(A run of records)
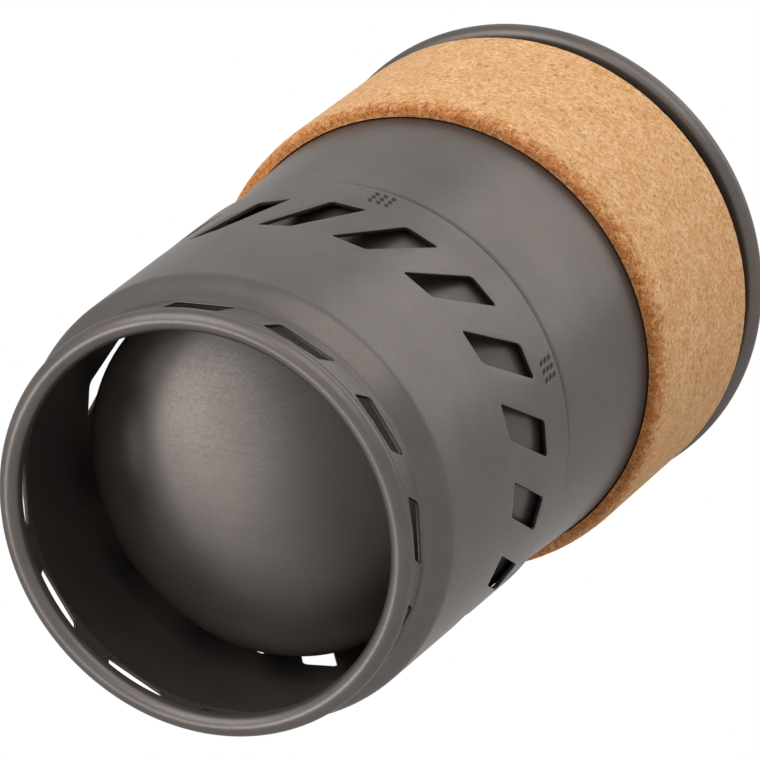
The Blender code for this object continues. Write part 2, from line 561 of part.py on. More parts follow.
def build_valve(brass, rubber, steel, knob_finish, parts, cutters):
    """Valve body with its jet, spindle, packing nut, knob, canister collar, O-ring and opening pin."""
    jet = ring_profile(JET_BORE, JET_RADIUS, VALVE_LOW - SEAT_GAP - JET_LENGTH, VALVE_LOW - SEAT_GAP)
    turned("gas_jet", jet, SMALL_STEPS, brass, parts)

    edge = VALVE_CHAMFER
    body = [(0.0, VALVE_TOP), (VALVE_RADIUS - edge, VALVE_TOP), (VALVE_RADIUS, VALVE_TOP - edge),
            (VALVE_RADIUS, VALVE_LOW + edge), (VALVE_RADIUS - edge, VALVE_LOW), (0.0, VALVE_LOW)]
    valve = turned("valve_body", body, BURNER_STEPS, brass, parts, closed=False)
    pocket = VALVE_RADIUS - SPINDLE_DEPTH
    bm = bmesh.new()
    add_rod(bm, (pocket + SPINDLE_DEPTH, 0.0, SPINDLE_Z), (1.0, 0.0, 0.0), SPINDLE_RADIUS + SPIN_GAP,
            2 * SPINDLE_DEPTH, SMALL_STEPS)
    boolean(valve, cutter_from_bmesh("spindle_cutter", bm, cutters))

    def along_x(thing, start):
        """Lay a piece along X on the spindle's axis."""
        thing.rotation_euler = (0.0, math.pi / 2, 0.0)
        thing.location = (start, 0.0, SPINDLE_Z)

    bm = bmesh.new()
    add_prism(bm, [(x, y, 0.0) for x, y in on_circle(NUT_RADIUS, 6)], (0.0, 0.0, NUT_LENGTH))
    nut = object_from_bmesh("packing_nut", bm, brass, parts)
    along_x(nut, NUT_START)
    bm = bmesh.new()
    add_rod(bm, (NUT_START + NUT_LENGTH / 2, 0.0, SPINDLE_Z), (1.0, 0.0, 0.0), SPINDLE_RADIUS + SPIN_GAP,
            2 * NUT_LENGTH, SMALL_STEPS)
    boolean(nut, cutter_from_bmesh("nut_bore", bm, cutters))
    spindle_start = pocket + SPIN_GAP
    spindle_end = KNOB_START + KNOB_SOCKET - SEAT_GAP
    rod = disc_profile(SPINDLE_RADIUS, 0.0, spindle_end - spindle_start)
    along_x(turned("valve_spindle", rod, SMALL_STEPS, steel, parts, closed=False), spindle_start)

    bm = bmesh.new()
    outline = []
    for k in range(8 * KNOB_LOBES):
        turn = 2 * math.pi * k / (8 * KNOB_LOBES)
        radius = KNOB_RADIUS - KNOB_LOBE_DEPTH * (0.5 - 0.5 * math.cos(KNOB_LOBES * turn))
        outline.append((radius * math.cos(turn), radius * math.sin(turn), 0.0))
    add_prism(bm, outline, (0.0, 0.0, KNOB_LENGTH))
    knob = object_from_bmesh("control_knob", bm, knob_finish, parts)
    along_x(knob, KNOB_START)
    bm = bmesh.new()
    add_rod(bm, (KNOB_START, 0.0, SPINDLE_Z), (1.0, 0.0, 0.0), SPINDLE_RADIUS + SEAT_GAP, 2 * KNOB_SOCKET,
            SMALL_STEPS)
    boolean(knob, cutter_from_bmesh("knob_socket", bm, cutters))

    pin_hole = PIN_RADIUS + SEAT_GAP
    top = COLLAR_LOW + COLLAR_HEIGHT
    collar = [(COLLAR_RADIUS, top), (COLLAR_RADIUS, COLLAR_LOW), (pin_hole, COLLAR_LOW),
              (pin_hole, COLLAR_SEAT), (COLLAR_BORE, COLLAR_SEAT), (COLLAR_BORE, top)]
    turned("canister_collar", collar, BURNER_STEPS, brass, parts)
    centre = (COLLAR_BORE - SEAT_GAP - O_RING_TUBE, COLLAR_SEAT + SEAT_GAP + O_RING_TUBE)
    turned("collar_o_ring", arc(centre, O_RING_TUBE, 0.0, -315.0, 7), 24, rubber, parts)
    turned("opening_pin", disc_profile(PIN_RADIUS, COLLAR_LOW, COLLAR_SEAT + PIN_REACH), 12, steel, parts,
           closed=False)


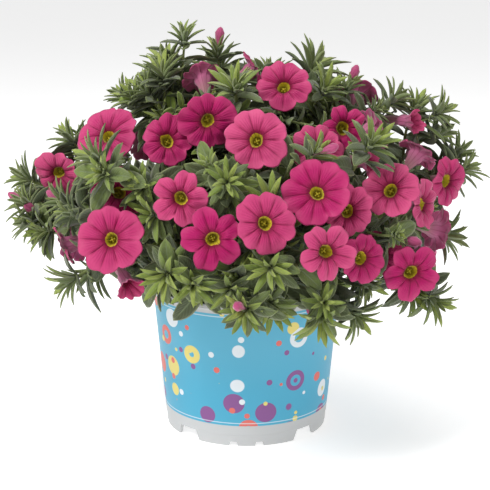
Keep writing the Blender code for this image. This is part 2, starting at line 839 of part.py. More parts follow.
def tube_rings(tube):
    """Distances of the rings of a tube's mesh, and the leaves of each interval that has some."""
    total = tube.steps()[-1]
    nodes = sorted(tube.nodes, key=lambda node: node[0])
    ends = [(d - NODE_HEIGHT / 2, d + NODE_HEIGHT / 2) for d, _ in nodes]
    plain = [d for d in tube.steps() if all(d < low - 1.2 or d > high + 1.2 for low, high in ends)]
    if tube.end:
        plain = [d for d in plain if d < total - 5.0]
    if not ends or ends[-1][1] < total - 0.1:
        plain.append(total)
    rings = sorted({round(d, 4) for d in plain + [d for pair in ends for d in pair]})
    leaves = {round(low, 4): node[1] for (low, _), node in zip(ends, nodes)}
    return rings, leaves


def tube_mesh(tube, sides):
    """A closed tube with a leaf drawn out of its side wherever a node has one."""
    rings, leaves = tube_rings(tube)
    places = [(*tube.at(d), tube.radius(d)) for d in rings]
    if tube.end:
        facing = np.array(tube.end)
        side = unit(places[-1][2] - facing * (places[-1][2] @ facing))
        tip = tube.points[-1]
        flare = ((3.4, tube.radii[1]), (1.4, CALYX_RADIUS * 0.85), (0.0, CALYX_RADIUS))
        places[-1:] = [(tip - facing * d, facing, side, np.cross(facing, side), r) for d, r in flare]
    verts, faces = [], []
    for point, _, side, up, radius in places:
        for k in range(sides):
            angle = 2 * math.pi * k / sides
            verts.append(point + radius * (math.cos(angle) * side + math.sin(angle) * up))
    for i in range(len(places) - 1):
        drawn = leaves.get(rings[i], {}) if i < len(rings) else {}
        for k in range(sides):
            j = (k + 1) % sides
            a, b, c, d = i * sides + k, i * sides + j, (i + 1) * sides + j, (i + 1) * sides + k
            if k in drawn:
                draw_leaf(verts, faces, (a, b, c, d), drawn[k])
            else:
                faces += [(a, b, c), (a, c, d)]
    last = (len(places) - 1) * sides
    faces += [(0, k + 1, k) for k in range(1, sides - 1)]
    faces += [(last, last + k, last + k + 1) for k in range(1, sides - 1)]
    return verts, faces


def draw_leaf(verts, faces, corners, leaf):
    """Draws one side face of a tube out into a leaf, widest near its middle and pointed at its tip."""
    side = np.cross(leaf.face, leaf.along)
    if side @ (verts[corners[1]] - verts[corners[0]]) < 0:
        side = -side
    middle, _, normal = leaf.at(WIDEST)
    half, thick = side * leaf.width / 2, normal * LEAF_THICKNESS / 2
    base = len(verts)
    verts += [middle - half - thick, middle + half - thick, middle + half + thick, middle - half + thick]
    verts.append(leaf.at(1.0)[0])
    for n in range(4):
        m = (n + 1) % 4
        a, b, c, d = corners[n], corners[m], base + m, base + n
        faces += [(a, b, d), (b, c, d)] if n == 2 else [(a, b, c), (a, c, d)]
        faces.append((base + n, base + m, base + 4))


def build_stem(stem):
    """One leafy stem: tubes, tufts and leaves joined in one solid."""
    parts = helpers(stem.name + "_parts")
    body = None
    for k, tube in enumerate(stem.tubes):
        shape = tube_mesh(tube, 3 if tube.kind == "stalk" else SIDES)
        if body is None:
            body = mesh_object(stem.name, *shape, "leaf_green")
        else:
            mesh_object(f"{stem.name}_tube_{k}", *shape, "leaf_green", parts)
    boolean(body, "UNION", parts)
    return body


def limb_form(form):
    """Heights of the middle ring and of the edge at notch and lobe, then radii, as shares of the limb's.

    The radii are those of the notch, the middle ring and the ring under it; the throat's is in millimetres.
    """
    return {
        "round": ((2.4, 2.9, 1.4), (0.84, 0.56, 0.56), THROAT_RADIUS),
        "star": ((3.0, 2.6, 2.6), (0.66, 0.56, 0.56), THROAT_RADIUS),
        "half": ((5.0, 8.6, 8.0), (0.82, 0.45, 0.68), 2.6),
    }[form]


def build_bloom(bloom):
    """Tube and limb in one petal-thick solid, hollow at the throat."""
    (middle_z, notch_z, lobe_z), (notch, middle_r, under_r), throat_r = limb_form(bloom.form)
    radius = bloom.span / 2
    side, up = across(bloom.facing(), bloom.spin)
    facing, mouth = bloom.facing(), np.array(bloom.mouth, float)
    verts = []

    def ring(count, radius_of, height_of, shift=0.0):
        start = len(verts)
        for k in range(count):
            angle = 2 * math.pi * (k + shift) / count
            r, z = radius_of(k), height_of(k)
            verts.append(mouth + r * (math.cos(angle) * side + math.sin(angle) * up) + z * facing)
        return list(range(start, start + count))

    edge_r = (notch, 0.97, 1.0, 0.97)
    edge_z = (notch_z, 0.5 * (notch_z + lobe_z) + 0.5, lobe_z, 0.5 * (notch_z + lobe_z) - 0.7)
    edge = ring(4 * LOBES, lambda k: radius * edge_r[k % 4], lambda k: edge_z[k % 4])
    inner = ring(2 * LOBES, lambda k: radius * middle_r, lambda k: middle_z + (0.3, -0.3)[k % 2])
    under = [
        ring(LOBES, lambda k: size, lambda k: height, 0.5)
        for size, height in (
            (radius * under_r, middle_z - 0.3 - PETAL_THICKNESS),
            (throat_r + THROAT_WALL, -1.6),
            (CALYX_RADIUS - 0.1, -TUBE_LENGTH),
        )
    ]
    throat = ring(LOBES, lambda k: throat_r, lambda k: 0.0)
    verts.append(mouth - facing * WELL_DEPTH)
    well = len(verts) - 1

    faces = []
    for k in range(LOBES):
        # Fanned from each lobe's middle, as the under side is, so that the two sides never cross
        start, middle, end = inner[2 * k], inner[2 * k + 1], inner[(2 * k + 2) % len(inner)]
        rim = [edge[(4 * k + n) % len(edge)] for n in range(5)]
        faces += [(middle, rim[n], rim[n + 1]) for n in range(4)]
        faces += [(middle, start, rim[0]), (middle, rim[4], end)]
    bands(faces, throat, inner)
    faces += [(well, throat[k], throat[(k + 1) % LOBES]) for k in range(LOBES)]
    below = []
    for k in range(LOBES):
        j = (k + 1) % LOBES
        rim = [edge[(4 * k + n) % len(edge)] for n in range(5)]
        below += [(under[0][k], rim[n], rim[n + 1]) for n in range(4)]
        below.append((under[0][k], rim[4], under[0][j]))
    bands(below, under[1], under[0])
    bands(below, under[2], under[1])
    faces += [face[::-1] for face in below]
    foot = under[2]
    faces += [(foot[0], foot[k + 1], foot[k]) for k in range(1, LOBES - 1)]
    return mesh_object(bloom.name, verts, faces, "petal_pink")


def bands(faces, low, high):
    """Triangles between two rings of a disc, where the outer ring has as many points or twice as many."""
    count = len(low)
    for k in range(count):
        a, b = low[k], low[(k + 1) % count]
        if len(high) == count:
            c, d = high[k], high[(k + 1) % count]
            faces += [(a, c, d), (a, d, b)]
        else:
            c, m, d = high[2 * k], high[2 * k + 1], high[(2 * k + 2) % len(high)]
            faces += [(a, c, m), (a, m, b), (m, d, b)]


def main():
    """Clears the scene and builds every piece."""
    for old in list(bpy.data.objects):
        bpy.data.objects.remove(old)
    stems, blooms = grow()
    build_pot()
    build_soil(stems)
    for stem in stems:
        build_stem(stem)
    for bloom in blooms:
        build_bloom(bloom)


main()
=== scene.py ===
"""Finished look of a calibrachoa in full bloom in its printed nursery pot.

The plan of the plant, its stems, leaves and blooms, is grown here by the same rules and from the same
seeds as the solids were, so each finer piece stands where the solid that it replaces stands. Plans hold
millimetres and degrees; MM turns them into metres where a mesh is made. A facing is given by turn
(0 is the front, 90 the right) and tilt (above the horizon).
"""

import json
import logging
import math
import random
from dataclasses import dataclass, field, replace
from enum import Enum
from typing import Any, Optional, Sequence

import bpy
import numpy as np
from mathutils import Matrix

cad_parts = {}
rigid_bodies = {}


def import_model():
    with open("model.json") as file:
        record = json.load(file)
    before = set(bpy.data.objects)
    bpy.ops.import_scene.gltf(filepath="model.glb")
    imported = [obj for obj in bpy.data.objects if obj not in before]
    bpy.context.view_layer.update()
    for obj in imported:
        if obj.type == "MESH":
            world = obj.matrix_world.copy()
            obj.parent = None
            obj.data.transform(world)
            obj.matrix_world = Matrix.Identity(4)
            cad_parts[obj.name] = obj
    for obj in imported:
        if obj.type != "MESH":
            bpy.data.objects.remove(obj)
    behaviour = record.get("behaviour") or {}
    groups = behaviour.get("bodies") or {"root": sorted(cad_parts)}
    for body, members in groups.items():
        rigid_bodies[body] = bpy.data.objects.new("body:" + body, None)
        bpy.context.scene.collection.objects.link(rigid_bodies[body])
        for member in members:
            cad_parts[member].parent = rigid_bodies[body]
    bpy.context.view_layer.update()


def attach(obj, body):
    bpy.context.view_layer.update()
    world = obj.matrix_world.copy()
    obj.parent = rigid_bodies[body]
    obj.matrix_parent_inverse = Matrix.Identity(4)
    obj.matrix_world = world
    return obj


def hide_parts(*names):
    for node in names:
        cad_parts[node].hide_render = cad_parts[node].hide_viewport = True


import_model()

MM = 0.001
LOG = logging.getLogger("calibrachoa")

# Pot
RIM_RADIUS = 55.0
POT_HEIGHT = 84.5
LIP_HEIGHT = 3.0
BAND_TOP = (54.3, 79.3)
BAND_FOOT = (48.2, 12.5)
BAND_SLOPE = (BAND_TOP[0] - BAND_FOOT[0]) / (BAND_TOP[1] - BAND_FOOT[1])
WALL = 1.3
FLOOR_OVER = 9.0

# Air between a bloom and its calyx
GAP = 0.35

# Berths: how far other pieces keep from the rim, the soil, and a bloom's limb and tube
RIM_BERTH = 2.6
RIM_INSIDE = 50.0
SOIL_BERTH = 3.0
LIMB_OVER = 3.6
HALF_OPEN_OVER = 9.5
LIMB_UNDER = 1.8
TUBE_BERTH = 5.2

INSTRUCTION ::
Repeat the records above line by line, from the first line through the line that contains "SMALL_STEPS, brass, parts)".

EXERCISE SOLUTION ::
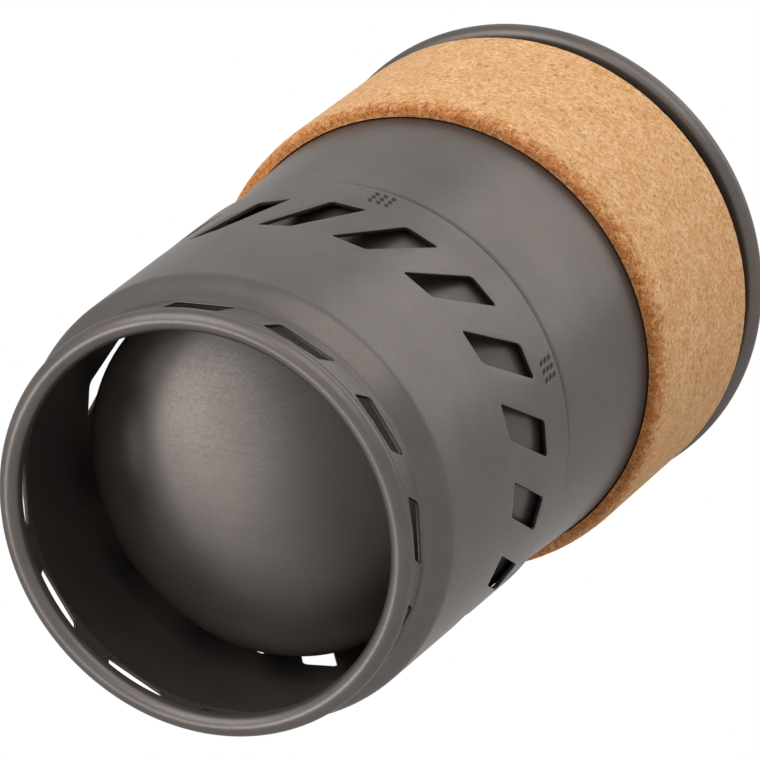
The Blender code for this object continues. Write part 2, from line 561 of part.py on. More parts follow.
def build_valve(brass, rubber, steel, knob_finish, parts, cutters):
    """Valve body with its jet, spindle, packing nut, knob, canister collar, O-ring and opening pin."""
    jet = ring_profile(JET_BORE, JET_RADIUS, VALVE_LOW - SEAT_GAP - JET_LENGTH, VALVE_LOW - SEAT_GAP)
    turned("gas_jet", jet, SMALL_STEPS, brass, parts)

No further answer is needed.